◆ **What to produce**
Wherever "attach" appears in a line, copy that line.

* begin Dataset section *

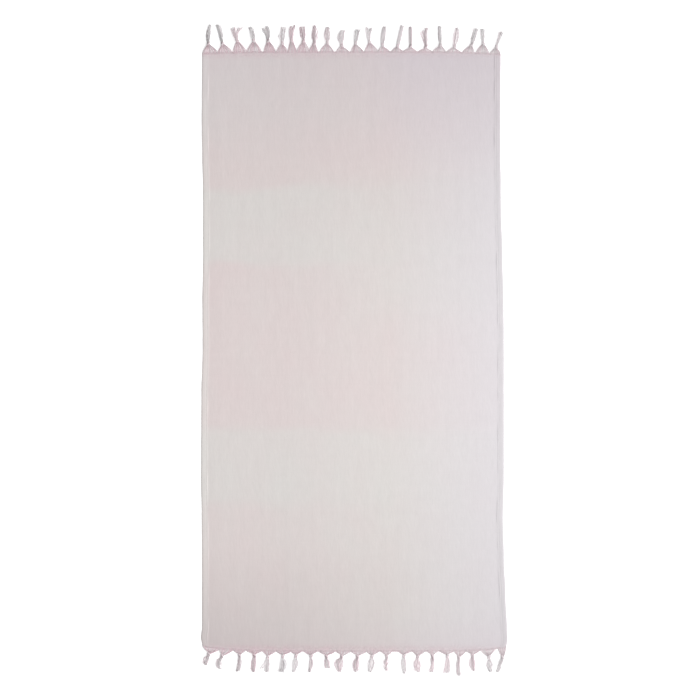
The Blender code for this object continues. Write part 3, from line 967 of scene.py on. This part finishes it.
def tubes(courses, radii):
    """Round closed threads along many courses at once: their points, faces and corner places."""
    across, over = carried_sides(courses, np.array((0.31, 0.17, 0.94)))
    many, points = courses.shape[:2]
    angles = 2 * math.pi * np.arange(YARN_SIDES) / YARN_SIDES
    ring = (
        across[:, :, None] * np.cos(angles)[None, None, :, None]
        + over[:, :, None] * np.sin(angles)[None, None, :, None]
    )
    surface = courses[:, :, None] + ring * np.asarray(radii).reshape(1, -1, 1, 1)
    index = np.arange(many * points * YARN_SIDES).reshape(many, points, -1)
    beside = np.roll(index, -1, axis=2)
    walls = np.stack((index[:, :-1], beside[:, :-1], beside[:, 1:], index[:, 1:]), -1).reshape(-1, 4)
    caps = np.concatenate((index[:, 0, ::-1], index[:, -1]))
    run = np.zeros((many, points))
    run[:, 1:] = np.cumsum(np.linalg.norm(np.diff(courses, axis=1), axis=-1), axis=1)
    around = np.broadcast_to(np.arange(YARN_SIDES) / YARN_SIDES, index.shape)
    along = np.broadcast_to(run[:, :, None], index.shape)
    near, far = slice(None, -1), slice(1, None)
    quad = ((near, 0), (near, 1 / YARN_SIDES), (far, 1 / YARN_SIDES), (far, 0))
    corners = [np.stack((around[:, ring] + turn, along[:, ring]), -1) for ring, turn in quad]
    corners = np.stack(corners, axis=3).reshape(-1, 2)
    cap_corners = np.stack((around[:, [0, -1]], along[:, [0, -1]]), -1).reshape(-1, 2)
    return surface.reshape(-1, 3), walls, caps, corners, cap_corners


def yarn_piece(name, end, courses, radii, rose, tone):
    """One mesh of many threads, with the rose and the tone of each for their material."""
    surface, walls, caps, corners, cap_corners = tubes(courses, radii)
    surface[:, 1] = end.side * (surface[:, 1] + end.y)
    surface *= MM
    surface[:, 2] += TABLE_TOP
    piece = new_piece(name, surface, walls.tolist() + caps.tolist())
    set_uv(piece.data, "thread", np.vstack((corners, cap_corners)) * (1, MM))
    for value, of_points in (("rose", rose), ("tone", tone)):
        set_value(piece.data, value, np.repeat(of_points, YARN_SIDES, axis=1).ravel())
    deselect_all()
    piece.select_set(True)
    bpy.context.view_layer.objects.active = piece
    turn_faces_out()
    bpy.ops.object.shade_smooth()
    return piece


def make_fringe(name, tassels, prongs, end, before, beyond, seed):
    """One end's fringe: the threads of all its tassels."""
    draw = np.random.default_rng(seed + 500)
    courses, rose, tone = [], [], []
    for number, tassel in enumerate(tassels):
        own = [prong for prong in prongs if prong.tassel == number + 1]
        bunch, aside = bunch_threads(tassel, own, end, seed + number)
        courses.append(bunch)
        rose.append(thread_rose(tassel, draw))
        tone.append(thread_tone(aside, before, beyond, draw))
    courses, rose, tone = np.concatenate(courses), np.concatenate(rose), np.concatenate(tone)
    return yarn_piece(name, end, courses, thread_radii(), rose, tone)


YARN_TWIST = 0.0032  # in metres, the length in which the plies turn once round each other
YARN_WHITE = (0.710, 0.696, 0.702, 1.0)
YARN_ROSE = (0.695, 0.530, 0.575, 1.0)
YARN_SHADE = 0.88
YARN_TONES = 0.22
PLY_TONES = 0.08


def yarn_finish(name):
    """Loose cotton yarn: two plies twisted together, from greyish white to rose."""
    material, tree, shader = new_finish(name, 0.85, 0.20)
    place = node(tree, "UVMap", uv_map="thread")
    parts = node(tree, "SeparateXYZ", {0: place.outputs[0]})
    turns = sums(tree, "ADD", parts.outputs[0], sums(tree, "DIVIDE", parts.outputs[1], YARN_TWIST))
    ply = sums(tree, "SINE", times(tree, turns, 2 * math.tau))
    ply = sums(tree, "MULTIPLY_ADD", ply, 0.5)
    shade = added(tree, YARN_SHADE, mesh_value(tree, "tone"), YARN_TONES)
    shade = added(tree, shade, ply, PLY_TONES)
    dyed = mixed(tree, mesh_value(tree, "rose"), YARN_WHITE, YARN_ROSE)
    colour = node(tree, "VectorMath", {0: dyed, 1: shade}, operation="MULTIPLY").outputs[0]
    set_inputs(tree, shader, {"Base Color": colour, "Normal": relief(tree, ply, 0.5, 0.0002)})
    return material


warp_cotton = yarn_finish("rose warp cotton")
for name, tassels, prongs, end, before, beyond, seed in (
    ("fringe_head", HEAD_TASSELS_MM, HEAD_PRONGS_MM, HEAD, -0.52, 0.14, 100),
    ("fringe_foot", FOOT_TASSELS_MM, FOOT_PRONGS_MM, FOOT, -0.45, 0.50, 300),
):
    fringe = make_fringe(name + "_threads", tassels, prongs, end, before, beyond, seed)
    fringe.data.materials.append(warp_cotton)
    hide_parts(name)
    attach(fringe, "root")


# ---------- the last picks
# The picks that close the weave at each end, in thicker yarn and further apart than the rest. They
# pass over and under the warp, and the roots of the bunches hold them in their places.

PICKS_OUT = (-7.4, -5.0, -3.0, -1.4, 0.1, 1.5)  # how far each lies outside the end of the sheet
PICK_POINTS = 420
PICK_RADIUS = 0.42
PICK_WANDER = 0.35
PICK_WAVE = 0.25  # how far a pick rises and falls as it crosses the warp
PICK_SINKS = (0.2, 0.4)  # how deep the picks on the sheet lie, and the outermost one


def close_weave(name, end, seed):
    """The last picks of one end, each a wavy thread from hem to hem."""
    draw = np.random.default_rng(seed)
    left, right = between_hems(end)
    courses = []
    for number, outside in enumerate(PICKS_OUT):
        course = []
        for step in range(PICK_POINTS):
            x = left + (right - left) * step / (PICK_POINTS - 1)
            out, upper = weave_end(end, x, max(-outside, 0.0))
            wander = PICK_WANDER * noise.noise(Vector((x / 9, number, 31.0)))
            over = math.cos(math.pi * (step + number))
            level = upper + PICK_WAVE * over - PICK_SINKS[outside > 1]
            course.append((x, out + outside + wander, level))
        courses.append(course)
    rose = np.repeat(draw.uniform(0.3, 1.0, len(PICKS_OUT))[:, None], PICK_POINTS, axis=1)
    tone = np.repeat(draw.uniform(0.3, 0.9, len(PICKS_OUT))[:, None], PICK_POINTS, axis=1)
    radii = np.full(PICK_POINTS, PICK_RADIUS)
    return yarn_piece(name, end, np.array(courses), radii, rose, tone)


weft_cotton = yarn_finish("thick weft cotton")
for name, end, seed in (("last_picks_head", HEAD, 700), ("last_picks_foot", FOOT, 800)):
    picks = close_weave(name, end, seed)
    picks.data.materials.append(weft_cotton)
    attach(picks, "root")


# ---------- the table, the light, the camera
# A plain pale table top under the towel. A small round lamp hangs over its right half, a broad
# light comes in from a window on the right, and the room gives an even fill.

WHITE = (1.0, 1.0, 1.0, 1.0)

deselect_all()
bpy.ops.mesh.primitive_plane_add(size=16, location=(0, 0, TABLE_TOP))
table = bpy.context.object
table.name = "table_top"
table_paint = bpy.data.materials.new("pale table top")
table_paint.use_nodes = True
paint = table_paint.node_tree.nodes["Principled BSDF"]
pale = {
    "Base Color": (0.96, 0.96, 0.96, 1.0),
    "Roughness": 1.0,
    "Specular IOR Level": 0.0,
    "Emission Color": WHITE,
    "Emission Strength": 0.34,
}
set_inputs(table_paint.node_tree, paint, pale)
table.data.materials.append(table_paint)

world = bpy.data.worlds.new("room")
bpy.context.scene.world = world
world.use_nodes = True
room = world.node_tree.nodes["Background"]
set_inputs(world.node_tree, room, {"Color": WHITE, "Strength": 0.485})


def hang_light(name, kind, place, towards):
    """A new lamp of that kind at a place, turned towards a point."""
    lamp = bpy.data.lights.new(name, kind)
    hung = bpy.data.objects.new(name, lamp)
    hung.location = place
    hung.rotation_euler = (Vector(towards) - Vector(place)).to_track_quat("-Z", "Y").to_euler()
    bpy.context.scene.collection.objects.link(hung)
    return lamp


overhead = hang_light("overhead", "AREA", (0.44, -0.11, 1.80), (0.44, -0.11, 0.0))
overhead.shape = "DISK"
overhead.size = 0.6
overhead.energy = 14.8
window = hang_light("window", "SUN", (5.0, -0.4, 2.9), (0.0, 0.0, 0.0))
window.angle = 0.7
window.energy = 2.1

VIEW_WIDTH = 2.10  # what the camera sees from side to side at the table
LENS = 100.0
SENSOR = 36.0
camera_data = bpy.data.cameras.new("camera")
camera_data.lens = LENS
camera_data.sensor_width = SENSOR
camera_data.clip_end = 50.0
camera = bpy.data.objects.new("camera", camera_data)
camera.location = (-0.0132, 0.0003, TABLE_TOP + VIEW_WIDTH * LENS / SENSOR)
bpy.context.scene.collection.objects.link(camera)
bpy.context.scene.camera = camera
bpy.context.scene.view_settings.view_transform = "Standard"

* end Dataset section *

◆ **Solved exercise**
    attach(fringe, "root")
    attach(picks, "root")